DATA TO USE —
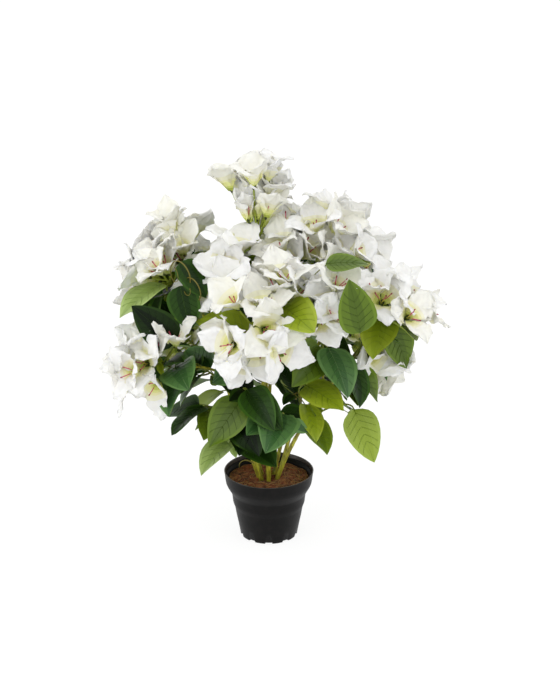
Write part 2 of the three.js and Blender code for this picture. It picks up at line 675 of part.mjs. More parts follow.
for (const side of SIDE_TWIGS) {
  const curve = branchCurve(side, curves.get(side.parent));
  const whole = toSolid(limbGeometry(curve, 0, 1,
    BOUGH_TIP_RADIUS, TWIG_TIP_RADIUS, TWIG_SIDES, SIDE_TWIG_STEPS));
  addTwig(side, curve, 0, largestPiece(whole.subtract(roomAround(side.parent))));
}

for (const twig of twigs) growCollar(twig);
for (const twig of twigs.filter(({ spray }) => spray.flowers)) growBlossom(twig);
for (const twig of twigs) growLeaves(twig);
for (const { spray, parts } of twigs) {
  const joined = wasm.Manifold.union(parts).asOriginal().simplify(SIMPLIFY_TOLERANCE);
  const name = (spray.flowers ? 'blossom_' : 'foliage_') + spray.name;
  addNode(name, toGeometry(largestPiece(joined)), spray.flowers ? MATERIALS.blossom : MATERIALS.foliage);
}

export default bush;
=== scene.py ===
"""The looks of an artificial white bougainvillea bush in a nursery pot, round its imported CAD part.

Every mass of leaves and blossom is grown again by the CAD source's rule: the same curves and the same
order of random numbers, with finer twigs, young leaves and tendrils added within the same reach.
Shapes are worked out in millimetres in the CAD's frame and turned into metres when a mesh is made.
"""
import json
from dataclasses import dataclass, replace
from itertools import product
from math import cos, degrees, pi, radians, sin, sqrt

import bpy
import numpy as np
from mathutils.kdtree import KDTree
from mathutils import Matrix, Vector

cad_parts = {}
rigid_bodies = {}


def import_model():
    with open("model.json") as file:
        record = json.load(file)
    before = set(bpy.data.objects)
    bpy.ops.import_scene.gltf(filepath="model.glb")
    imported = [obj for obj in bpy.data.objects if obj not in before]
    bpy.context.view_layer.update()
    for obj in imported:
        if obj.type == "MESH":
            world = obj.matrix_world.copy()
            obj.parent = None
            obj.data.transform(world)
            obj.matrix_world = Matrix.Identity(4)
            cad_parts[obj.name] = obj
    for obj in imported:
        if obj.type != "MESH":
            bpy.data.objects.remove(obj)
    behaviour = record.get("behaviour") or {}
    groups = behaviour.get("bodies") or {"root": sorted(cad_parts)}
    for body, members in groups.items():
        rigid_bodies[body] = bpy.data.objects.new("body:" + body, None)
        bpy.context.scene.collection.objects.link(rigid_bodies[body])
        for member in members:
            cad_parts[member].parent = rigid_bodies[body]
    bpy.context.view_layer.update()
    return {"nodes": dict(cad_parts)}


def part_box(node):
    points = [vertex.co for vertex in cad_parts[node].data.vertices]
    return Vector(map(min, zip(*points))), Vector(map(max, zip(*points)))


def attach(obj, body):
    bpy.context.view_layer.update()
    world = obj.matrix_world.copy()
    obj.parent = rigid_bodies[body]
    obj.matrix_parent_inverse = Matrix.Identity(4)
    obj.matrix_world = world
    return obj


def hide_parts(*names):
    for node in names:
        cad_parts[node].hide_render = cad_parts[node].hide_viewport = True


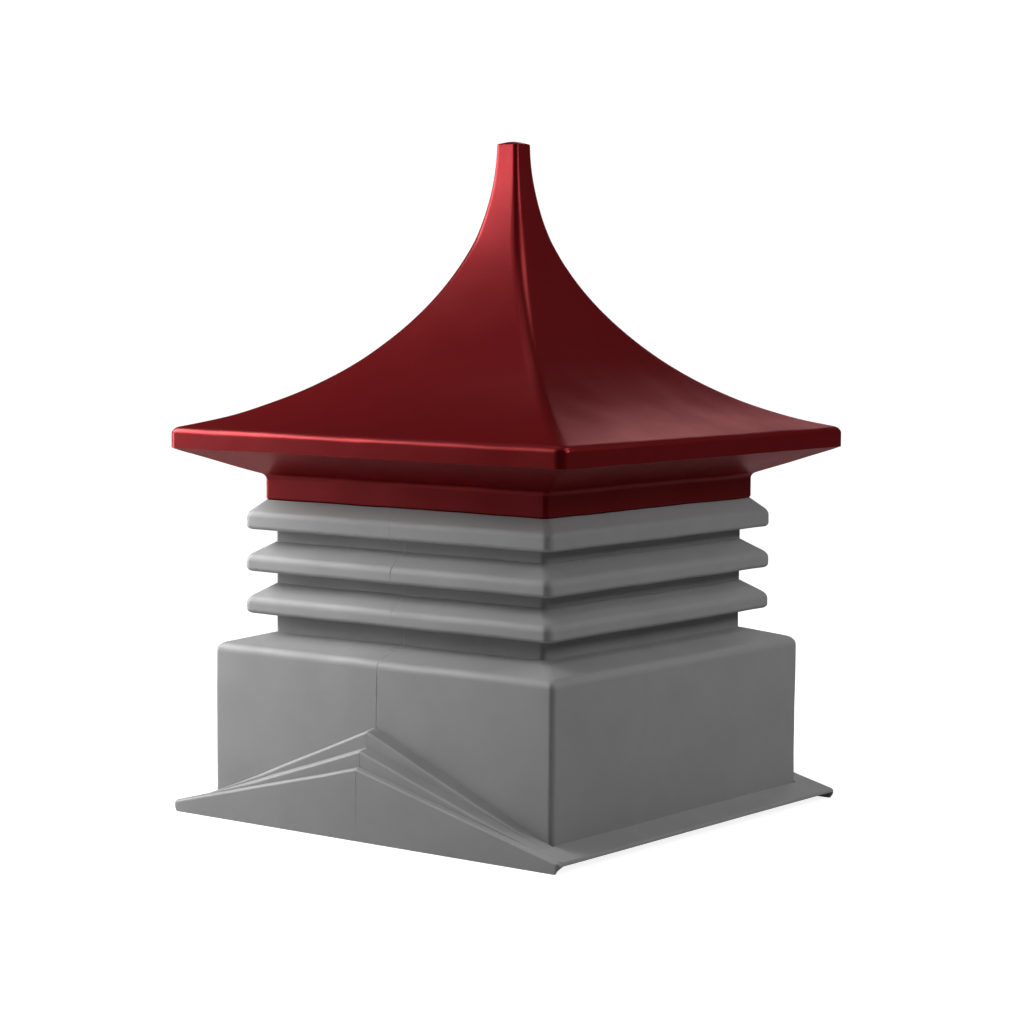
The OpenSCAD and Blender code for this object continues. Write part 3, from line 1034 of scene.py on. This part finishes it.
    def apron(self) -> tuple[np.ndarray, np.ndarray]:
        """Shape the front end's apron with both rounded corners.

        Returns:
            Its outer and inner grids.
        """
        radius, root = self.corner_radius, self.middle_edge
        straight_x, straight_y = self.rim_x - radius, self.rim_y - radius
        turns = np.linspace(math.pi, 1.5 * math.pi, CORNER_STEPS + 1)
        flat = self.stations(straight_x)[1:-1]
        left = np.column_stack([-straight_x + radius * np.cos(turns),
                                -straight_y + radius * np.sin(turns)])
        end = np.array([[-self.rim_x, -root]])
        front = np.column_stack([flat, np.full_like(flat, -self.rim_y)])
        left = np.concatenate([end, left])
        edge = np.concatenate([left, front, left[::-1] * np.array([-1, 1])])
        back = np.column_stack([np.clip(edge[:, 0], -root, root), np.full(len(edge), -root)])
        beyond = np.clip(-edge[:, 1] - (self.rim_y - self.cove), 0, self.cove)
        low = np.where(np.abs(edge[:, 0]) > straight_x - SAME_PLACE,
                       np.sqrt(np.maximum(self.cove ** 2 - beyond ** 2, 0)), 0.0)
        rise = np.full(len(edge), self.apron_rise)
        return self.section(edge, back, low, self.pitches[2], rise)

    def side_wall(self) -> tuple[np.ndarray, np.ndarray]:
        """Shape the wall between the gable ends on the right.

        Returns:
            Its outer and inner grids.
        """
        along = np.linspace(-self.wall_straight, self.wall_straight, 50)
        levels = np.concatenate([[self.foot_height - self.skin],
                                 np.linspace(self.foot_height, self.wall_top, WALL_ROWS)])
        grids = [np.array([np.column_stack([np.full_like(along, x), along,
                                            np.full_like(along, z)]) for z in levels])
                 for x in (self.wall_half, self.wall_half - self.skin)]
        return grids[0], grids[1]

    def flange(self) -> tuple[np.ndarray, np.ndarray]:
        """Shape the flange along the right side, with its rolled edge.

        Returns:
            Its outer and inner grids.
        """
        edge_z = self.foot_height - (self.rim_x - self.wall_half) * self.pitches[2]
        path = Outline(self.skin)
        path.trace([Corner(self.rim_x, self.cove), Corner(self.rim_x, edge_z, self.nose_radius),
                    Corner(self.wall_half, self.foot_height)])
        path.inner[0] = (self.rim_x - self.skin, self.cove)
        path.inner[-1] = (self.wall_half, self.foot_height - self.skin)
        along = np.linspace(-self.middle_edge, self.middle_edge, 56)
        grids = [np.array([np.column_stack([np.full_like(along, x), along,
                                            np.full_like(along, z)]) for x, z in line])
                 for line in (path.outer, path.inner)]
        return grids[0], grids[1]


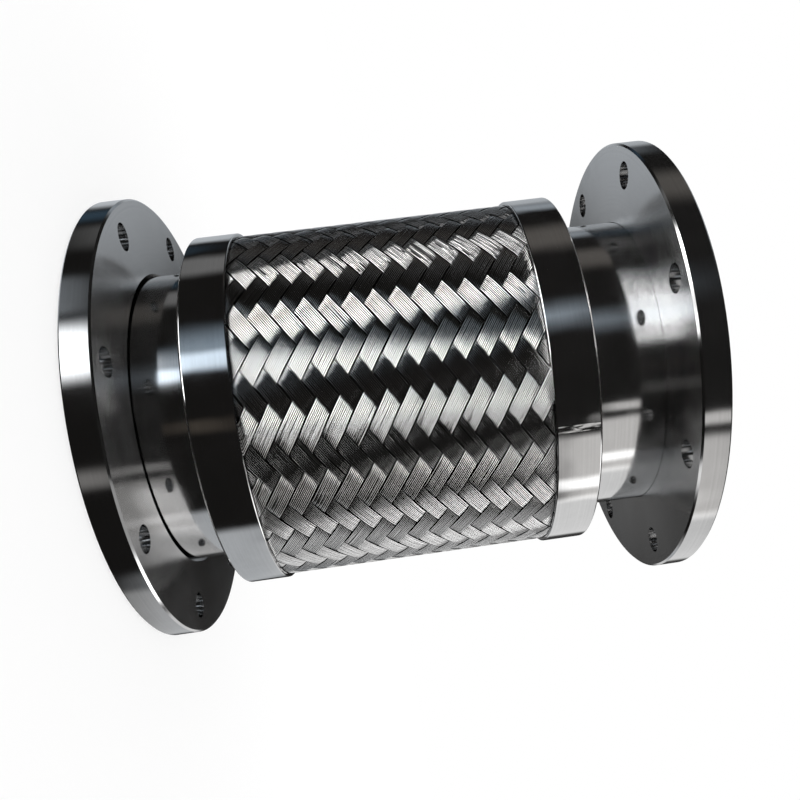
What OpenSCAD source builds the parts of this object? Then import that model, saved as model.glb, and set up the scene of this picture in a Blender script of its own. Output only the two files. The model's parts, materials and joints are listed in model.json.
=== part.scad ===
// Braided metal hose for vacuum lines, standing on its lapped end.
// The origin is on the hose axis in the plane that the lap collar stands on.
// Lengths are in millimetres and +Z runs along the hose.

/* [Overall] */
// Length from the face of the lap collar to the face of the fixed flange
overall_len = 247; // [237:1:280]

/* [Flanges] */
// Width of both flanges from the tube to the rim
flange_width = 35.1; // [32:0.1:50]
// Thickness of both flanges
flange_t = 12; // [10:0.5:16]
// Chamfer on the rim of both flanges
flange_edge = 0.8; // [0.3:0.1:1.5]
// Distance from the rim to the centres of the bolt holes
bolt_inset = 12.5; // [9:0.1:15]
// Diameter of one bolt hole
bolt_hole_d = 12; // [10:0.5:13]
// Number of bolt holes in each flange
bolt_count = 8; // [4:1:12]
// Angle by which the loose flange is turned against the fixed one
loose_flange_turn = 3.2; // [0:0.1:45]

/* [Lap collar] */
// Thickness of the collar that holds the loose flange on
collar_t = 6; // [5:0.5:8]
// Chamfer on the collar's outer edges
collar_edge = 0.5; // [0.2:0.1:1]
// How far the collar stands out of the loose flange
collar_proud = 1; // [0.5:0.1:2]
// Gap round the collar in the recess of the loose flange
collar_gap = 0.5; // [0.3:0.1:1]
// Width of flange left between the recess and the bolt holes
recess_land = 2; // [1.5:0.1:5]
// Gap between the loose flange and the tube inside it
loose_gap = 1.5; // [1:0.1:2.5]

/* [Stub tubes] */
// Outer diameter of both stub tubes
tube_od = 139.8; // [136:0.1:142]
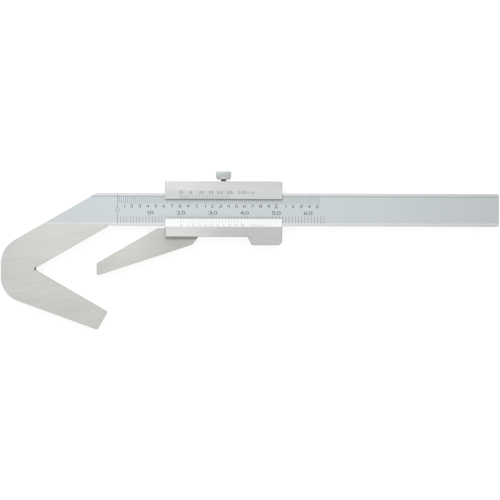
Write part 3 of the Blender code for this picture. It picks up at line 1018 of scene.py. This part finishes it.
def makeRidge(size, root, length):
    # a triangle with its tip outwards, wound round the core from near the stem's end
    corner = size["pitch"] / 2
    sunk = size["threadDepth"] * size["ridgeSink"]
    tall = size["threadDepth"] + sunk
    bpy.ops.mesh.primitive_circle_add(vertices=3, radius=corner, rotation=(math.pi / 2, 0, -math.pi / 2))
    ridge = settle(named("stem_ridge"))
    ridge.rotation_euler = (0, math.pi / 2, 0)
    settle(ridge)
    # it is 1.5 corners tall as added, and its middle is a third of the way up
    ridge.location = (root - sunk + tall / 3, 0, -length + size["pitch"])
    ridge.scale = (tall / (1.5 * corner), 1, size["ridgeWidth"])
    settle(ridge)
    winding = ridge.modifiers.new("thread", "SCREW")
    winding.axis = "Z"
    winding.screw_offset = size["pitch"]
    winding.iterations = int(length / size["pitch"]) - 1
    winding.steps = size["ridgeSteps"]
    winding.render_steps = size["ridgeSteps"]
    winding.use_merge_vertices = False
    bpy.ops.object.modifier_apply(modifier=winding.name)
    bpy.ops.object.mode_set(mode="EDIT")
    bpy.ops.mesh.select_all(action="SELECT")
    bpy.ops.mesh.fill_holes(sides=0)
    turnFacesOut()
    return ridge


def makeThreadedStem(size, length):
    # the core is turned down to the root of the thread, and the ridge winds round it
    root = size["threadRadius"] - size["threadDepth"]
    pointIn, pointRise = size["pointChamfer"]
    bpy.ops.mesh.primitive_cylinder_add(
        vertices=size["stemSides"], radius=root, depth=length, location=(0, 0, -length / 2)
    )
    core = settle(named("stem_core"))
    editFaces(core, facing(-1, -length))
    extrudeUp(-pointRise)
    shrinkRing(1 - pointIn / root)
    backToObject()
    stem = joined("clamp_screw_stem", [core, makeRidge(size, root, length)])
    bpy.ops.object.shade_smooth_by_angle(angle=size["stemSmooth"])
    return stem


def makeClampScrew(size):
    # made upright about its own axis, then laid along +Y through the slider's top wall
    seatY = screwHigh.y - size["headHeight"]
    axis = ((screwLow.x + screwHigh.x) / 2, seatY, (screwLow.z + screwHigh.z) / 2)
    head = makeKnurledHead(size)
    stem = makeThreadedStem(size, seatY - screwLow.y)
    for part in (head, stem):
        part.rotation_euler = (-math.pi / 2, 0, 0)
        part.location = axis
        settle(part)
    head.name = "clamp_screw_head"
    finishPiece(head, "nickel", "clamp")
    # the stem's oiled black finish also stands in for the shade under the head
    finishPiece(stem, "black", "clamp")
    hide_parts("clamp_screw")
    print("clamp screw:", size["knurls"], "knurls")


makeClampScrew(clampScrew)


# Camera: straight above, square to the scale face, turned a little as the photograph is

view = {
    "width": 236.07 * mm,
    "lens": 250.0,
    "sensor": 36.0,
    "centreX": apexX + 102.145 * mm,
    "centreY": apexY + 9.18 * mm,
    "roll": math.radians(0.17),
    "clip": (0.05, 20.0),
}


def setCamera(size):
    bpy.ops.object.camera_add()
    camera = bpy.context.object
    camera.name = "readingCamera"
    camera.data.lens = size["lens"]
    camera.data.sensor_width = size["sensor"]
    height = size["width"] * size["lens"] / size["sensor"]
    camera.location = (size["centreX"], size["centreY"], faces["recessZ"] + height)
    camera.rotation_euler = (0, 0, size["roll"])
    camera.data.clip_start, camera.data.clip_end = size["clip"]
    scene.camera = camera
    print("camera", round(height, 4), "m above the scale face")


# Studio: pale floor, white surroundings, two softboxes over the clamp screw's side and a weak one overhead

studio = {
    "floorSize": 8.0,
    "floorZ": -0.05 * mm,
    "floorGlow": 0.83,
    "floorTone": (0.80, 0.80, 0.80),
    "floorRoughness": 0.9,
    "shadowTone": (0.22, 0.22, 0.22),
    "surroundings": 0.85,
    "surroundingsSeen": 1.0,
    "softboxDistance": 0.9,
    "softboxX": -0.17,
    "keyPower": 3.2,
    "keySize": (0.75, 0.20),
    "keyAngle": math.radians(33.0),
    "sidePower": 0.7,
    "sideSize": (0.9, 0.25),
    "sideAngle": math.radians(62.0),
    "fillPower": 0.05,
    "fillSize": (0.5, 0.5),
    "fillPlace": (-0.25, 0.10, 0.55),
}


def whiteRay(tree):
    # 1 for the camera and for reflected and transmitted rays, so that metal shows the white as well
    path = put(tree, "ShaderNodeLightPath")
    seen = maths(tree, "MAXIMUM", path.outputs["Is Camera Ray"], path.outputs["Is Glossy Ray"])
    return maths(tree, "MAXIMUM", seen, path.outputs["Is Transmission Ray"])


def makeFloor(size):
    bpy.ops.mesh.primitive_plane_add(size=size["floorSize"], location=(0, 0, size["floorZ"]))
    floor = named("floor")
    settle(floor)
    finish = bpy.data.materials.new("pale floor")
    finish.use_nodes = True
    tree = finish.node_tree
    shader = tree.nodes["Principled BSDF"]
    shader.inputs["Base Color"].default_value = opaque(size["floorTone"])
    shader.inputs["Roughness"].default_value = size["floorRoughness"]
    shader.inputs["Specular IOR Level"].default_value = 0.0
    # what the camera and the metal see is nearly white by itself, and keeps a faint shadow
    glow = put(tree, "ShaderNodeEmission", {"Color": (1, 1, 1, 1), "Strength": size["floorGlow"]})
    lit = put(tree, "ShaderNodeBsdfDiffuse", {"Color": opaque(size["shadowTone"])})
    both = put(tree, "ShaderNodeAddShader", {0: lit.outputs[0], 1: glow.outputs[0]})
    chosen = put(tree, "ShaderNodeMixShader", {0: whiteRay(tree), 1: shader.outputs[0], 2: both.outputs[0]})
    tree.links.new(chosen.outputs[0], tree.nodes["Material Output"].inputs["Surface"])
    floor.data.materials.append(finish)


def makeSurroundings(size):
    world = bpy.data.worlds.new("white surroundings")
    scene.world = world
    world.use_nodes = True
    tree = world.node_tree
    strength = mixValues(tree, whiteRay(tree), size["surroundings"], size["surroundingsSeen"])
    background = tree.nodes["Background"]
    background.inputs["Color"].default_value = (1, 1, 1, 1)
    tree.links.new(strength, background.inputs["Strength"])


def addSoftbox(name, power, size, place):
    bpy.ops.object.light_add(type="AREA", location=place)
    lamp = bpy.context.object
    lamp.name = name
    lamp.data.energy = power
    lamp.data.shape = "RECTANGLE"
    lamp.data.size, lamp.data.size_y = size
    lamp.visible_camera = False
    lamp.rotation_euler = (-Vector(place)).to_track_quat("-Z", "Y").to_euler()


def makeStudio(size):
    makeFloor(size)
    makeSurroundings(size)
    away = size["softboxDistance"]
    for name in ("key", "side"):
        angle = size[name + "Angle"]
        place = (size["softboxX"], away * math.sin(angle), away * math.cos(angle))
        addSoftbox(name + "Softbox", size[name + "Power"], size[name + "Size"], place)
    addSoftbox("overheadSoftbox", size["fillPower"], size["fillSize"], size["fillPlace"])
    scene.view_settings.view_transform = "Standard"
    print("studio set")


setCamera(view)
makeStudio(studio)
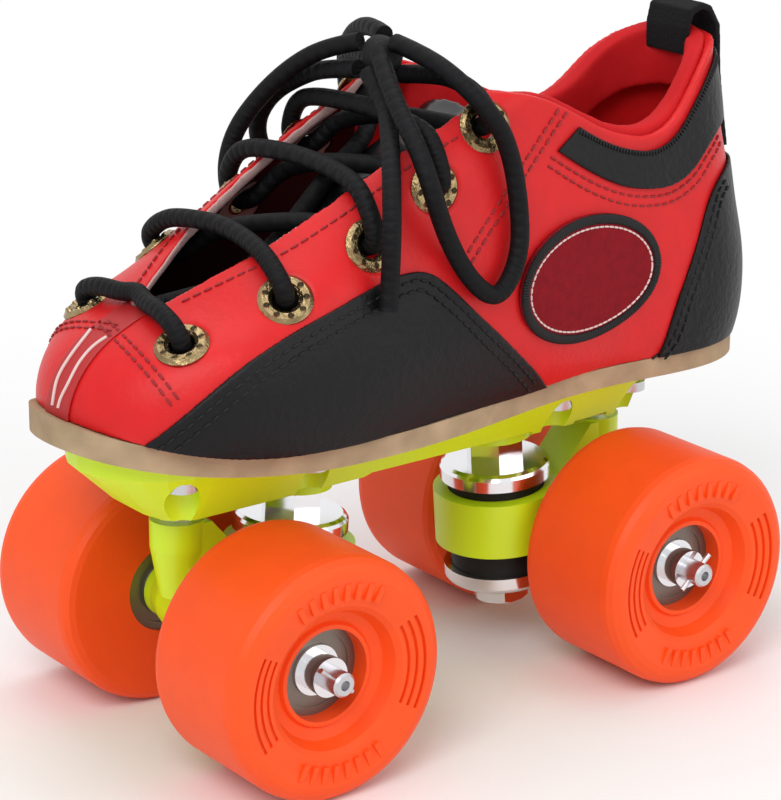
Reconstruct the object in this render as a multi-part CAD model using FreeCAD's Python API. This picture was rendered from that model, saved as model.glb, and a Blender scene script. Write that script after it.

YOUR INSTRUCTIONS —
Everything from the line with "for (const twig of twigs) growCollar(twig);" through the line with "before = set(bpy.data.objects)", both ends included, should be repeated exactly; nothing else should appear.

COMPLETED TASK —
for (const twig of twigs) growCollar(twig);
for (const twig of twigs.filter(({ spray }) => spray.flowers)) growBlossom(twig);
for (const twig of twigs) growLeaves(twig);
for (const { spray, parts } of twigs) {
  const joined = wasm.Manifold.union(parts).asOriginal().simplify(SIMPLIFY_TOLERANCE);
  const name = (spray.flowers ? 'blossom_' : 'foliage_') + spray.name;
  addNode(name, toGeometry(largestPiece(joined)), spray.flowers ? MATERIALS.blossom : MATERIALS.foliage);
}

export default bush;
=== scene.py ===
"""The looks of an artificial white bougainvillea bush in a nursery pot, round its imported CAD part.

Every mass of leaves and blossom is grown again by the CAD source's rule: the same curves and the same
order of random numbers, with finer twigs, young leaves and tendrils added within the same reach.
Shapes are worked out in millimetres in the CAD's frame and turned into metres when a mesh is made.
"""
import json
from dataclasses import dataclass, replace
from itertools import product
from math import cos, degrees, pi, radians, sin, sqrt

import bpy
import numpy as np
from mathutils.kdtree import KDTree
from mathutils import Matrix, Vector

cad_parts = {}
rigid_bodies = {}


def import_model():
    with open("model.json") as file:
        record = json.load(file)
    before = set(bpy.data.objects)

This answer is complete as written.